**Supplied data**:
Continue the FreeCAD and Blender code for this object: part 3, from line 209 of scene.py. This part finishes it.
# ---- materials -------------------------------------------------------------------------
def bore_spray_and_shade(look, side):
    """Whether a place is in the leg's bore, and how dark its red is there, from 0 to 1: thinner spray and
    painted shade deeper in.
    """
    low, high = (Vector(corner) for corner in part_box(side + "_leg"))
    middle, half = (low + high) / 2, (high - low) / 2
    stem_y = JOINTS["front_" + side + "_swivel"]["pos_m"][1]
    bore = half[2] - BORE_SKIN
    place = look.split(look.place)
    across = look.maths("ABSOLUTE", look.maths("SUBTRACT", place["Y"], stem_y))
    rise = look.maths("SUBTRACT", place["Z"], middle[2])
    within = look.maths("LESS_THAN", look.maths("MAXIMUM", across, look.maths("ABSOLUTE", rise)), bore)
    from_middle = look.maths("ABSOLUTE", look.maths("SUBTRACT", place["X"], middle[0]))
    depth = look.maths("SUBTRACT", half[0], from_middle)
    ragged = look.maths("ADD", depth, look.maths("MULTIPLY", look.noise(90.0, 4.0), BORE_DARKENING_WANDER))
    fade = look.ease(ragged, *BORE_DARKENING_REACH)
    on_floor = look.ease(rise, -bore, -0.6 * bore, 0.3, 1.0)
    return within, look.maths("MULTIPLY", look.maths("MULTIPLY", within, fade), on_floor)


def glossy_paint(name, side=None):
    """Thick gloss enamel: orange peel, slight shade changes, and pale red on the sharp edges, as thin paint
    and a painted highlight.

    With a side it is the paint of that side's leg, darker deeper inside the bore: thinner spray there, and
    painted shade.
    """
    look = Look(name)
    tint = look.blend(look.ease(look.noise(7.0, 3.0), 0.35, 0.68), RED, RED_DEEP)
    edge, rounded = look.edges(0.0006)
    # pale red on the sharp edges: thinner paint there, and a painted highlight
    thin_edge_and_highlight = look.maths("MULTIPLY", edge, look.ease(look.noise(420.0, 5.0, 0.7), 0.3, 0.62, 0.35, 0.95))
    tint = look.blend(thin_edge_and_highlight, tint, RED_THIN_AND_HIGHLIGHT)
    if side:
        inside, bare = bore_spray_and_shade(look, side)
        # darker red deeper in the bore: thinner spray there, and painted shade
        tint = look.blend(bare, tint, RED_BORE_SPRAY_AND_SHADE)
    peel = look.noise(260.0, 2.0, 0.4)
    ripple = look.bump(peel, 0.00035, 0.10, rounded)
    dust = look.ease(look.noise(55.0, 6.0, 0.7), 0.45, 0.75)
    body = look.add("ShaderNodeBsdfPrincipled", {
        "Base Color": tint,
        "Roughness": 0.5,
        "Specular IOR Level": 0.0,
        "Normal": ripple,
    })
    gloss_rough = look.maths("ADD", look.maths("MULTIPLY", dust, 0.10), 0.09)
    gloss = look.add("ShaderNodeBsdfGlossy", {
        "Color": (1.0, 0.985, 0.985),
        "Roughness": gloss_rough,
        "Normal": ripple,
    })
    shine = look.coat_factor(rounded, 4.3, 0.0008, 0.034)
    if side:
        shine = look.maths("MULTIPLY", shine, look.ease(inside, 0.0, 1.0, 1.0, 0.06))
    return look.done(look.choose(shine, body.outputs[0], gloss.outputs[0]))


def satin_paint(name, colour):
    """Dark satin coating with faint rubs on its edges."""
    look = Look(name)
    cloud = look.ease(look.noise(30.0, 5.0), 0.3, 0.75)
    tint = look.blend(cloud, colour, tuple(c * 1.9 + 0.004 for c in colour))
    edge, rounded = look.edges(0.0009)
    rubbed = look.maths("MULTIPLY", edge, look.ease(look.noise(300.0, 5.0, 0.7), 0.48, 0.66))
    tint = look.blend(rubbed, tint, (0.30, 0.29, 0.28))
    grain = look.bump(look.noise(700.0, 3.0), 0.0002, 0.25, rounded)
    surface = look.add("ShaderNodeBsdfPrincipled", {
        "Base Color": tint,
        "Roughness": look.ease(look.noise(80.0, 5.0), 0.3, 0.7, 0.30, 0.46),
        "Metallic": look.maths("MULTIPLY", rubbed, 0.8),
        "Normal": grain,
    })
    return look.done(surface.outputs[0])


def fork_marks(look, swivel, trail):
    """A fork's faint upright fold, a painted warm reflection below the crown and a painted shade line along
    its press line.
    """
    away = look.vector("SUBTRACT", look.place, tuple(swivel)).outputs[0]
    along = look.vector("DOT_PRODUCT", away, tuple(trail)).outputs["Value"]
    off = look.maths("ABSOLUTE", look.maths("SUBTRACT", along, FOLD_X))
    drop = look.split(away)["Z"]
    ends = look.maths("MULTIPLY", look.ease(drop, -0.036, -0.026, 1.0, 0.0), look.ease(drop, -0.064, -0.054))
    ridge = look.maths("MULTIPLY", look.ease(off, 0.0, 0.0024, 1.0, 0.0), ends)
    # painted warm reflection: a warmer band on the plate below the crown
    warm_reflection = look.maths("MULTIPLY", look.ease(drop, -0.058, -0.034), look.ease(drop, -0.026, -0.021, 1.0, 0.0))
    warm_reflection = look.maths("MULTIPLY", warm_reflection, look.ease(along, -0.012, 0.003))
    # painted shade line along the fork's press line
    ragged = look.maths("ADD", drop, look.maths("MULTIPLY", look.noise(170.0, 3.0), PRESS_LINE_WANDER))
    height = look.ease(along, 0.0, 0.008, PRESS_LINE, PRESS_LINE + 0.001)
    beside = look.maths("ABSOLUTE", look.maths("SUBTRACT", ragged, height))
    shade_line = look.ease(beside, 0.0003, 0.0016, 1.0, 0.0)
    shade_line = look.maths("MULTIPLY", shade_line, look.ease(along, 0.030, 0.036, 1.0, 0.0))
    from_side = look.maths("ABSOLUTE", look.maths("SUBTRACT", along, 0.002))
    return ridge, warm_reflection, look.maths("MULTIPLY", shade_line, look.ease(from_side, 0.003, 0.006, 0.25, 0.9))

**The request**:
Reproduce the entire listing word for word.

**Task solution**:
Continue the FreeCAD and Blender code for this object: part 3, from line 209 of scene.py. This part finishes it.
# ---- materials -------------------------------------------------------------------------
def bore_spray_and_shade(look, side):
    """Whether a place is in the leg's bore, and how dark its red is there, from 0 to 1: thinner spray and
    painted shade deeper in.
    """
    low, high = (Vector(corner) for corner in part_box(side + "_leg"))
    middle, half = (low + high) / 2, (high - low) / 2
    stem_y = JOINTS["front_" + side + "_swivel"]["pos_m"][1]
    bore = half[2] - BORE_SKIN
    place = look.split(look.place)
    across = look.maths("ABSOLUTE", look.maths("SUBTRACT", place["Y"], stem_y))
    rise = look.maths("SUBTRACT", place["Z"], middle[2])
    within = look.maths("LESS_THAN", look.maths("MAXIMUM", across, look.maths("ABSOLUTE", rise)), bore)
    from_middle = look.maths("ABSOLUTE", look.maths("SUBTRACT", place["X"], middle[0]))
    depth = look.maths("SUBTRACT", half[0], from_middle)
    ragged = look.maths("ADD", depth, look.maths("MULTIPLY", look.noise(90.0, 4.0), BORE_DARKENING_WANDER))
    fade = look.ease(ragged, *BORE_DARKENING_REACH)
    on_floor = look.ease(rise, -bore, -0.6 * bore, 0.3, 1.0)
    return within, look.maths("MULTIPLY", look.maths("MULTIPLY", within, fade), on_floor)


def glossy_paint(name, side=None):
    """Thick gloss enamel: orange peel, slight shade changes, and pale red on the sharp edges, as thin paint
    and a painted highlight.

    With a side it is the paint of that side's leg, darker deeper inside the bore: thinner spray there, and
    painted shade.
    """
    look = Look(name)
    tint = look.blend(look.ease(look.noise(7.0, 3.0), 0.35, 0.68), RED, RED_DEEP)
    edge, rounded = look.edges(0.0006)
    # pale red on the sharp edges: thinner paint there, and a painted highlight
    thin_edge_and_highlight = look.maths("MULTIPLY", edge, look.ease(look.noise(420.0, 5.0, 0.7), 0.3, 0.62, 0.35, 0.95))
    tint = look.blend(thin_edge_and_highlight, tint, RED_THIN_AND_HIGHLIGHT)
    if side:
        inside, bare = bore_spray_and_shade(look, side)
        # darker red deeper in the bore: thinner spray there, and painted shade
        tint = look.blend(bare, tint, RED_BORE_SPRAY_AND_SHADE)
    peel = look.noise(260.0, 2.0, 0.4)
    ripple = look.bump(peel, 0.00035, 0.10, rounded)
    dust = look.ease(look.noise(55.0, 6.0, 0.7), 0.45, 0.75)
    body = look.add("ShaderNodeBsdfPrincipled", {
        "Base Color": tint,
        "Roughness": 0.5,
        "Specular IOR Level": 0.0,
        "Normal": ripple,
    })
    gloss_rough = look.maths("ADD", look.maths("MULTIPLY", dust, 0.10), 0.09)
    gloss = look.add("ShaderNodeBsdfGlossy", {
        "Color": (1.0, 0.985, 0.985),
        "Roughness": gloss_rough,
        "Normal": ripple,
    })
    shine = look.coat_factor(rounded, 4.3, 0.0008, 0.034)
    if side:
        shine = look.maths("MULTIPLY", shine, look.ease(inside, 0.0, 1.0, 1.0, 0.06))
    return look.done(look.choose(shine, body.outputs[0], gloss.outputs[0]))


def satin_paint(name, colour):
    """Dark satin coating with faint rubs on its edges."""
    look = Look(name)
    cloud = look.ease(look.noise(30.0, 5.0), 0.3, 0.75)
    tint = look.blend(cloud, colour, tuple(c * 1.9 + 0.004 for c in colour))
    edge, rounded = look.edges(0.0009)
    rubbed = look.maths("MULTIPLY", edge, look.ease(look.noise(300.0, 5.0, 0.7), 0.48, 0.66))
    tint = look.blend(rubbed, tint, (0.30, 0.29, 0.28))
    grain = look.bump(look.noise(700.0, 3.0), 0.0002, 0.25, rounded)
    surface = look.add("ShaderNodeBsdfPrincipled", {
        "Base Color": tint,
        "Roughness": look.ease(look.noise(80.0, 5.0), 0.3, 0.7, 0.30, 0.46),
        "Metallic": look.maths("MULTIPLY", rubbed, 0.8),
        "Normal": grain,
    })
    return look.done(surface.outputs[0])


def fork_marks(look, swivel, trail):
    """A fork's faint upright fold, a painted warm reflection below the crown and a painted shade line along
    its press line.
    """
    away = look.vector("SUBTRACT", look.place, tuple(swivel)).outputs[0]
    along = look.vector("DOT_PRODUCT", away, tuple(trail)).outputs["Value"]
    off = look.maths("ABSOLUTE", look.maths("SUBTRACT", along, FOLD_X))
    drop = look.split(away)["Z"]
    ends = look.maths("MULTIPLY", look.ease(drop, -0.036, -0.026, 1.0, 0.0), look.ease(drop, -0.064, -0.054))
    ridge = look.maths("MULTIPLY", look.ease(off, 0.0, 0.0024, 1.0, 0.0), ends)
    # painted warm reflection: a warmer band on the plate below the crown
    warm_reflection = look.maths("MULTIPLY", look.ease(drop, -0.058, -0.034), look.ease(drop, -0.026, -0.021, 1.0, 0.0))
    warm_reflection = look.maths("MULTIPLY", warm_reflection, look.ease(along, -0.012, 0.003))
    # painted shade line along the fork's press line
    ragged = look.maths("ADD", drop, look.maths("MULTIPLY", look.noise(170.0, 3.0), PRESS_LINE_WANDER))
    height = look.ease(along, 0.0, 0.008, PRESS_LINE, PRESS_LINE + 0.001)
    beside = look.maths("ABSOLUTE", look.maths("SUBTRACT", ragged, height))
    shade_line = look.ease(beside, 0.0003, 0.0016, 1.0, 0.0)
    shade_line = look.maths("MULTIPLY", shade_line, look.ease(along, 0.030, 0.036, 1.0, 0.0))
    from_side = look.maths("ABSOLUTE", look.maths("SUBTRACT", along, 0.002))
    return ridge, warm_reflection, look.maths("MULTIPLY", shade_line, look.ease(from_side, 0.003, 0.006, 0.25, 0.9))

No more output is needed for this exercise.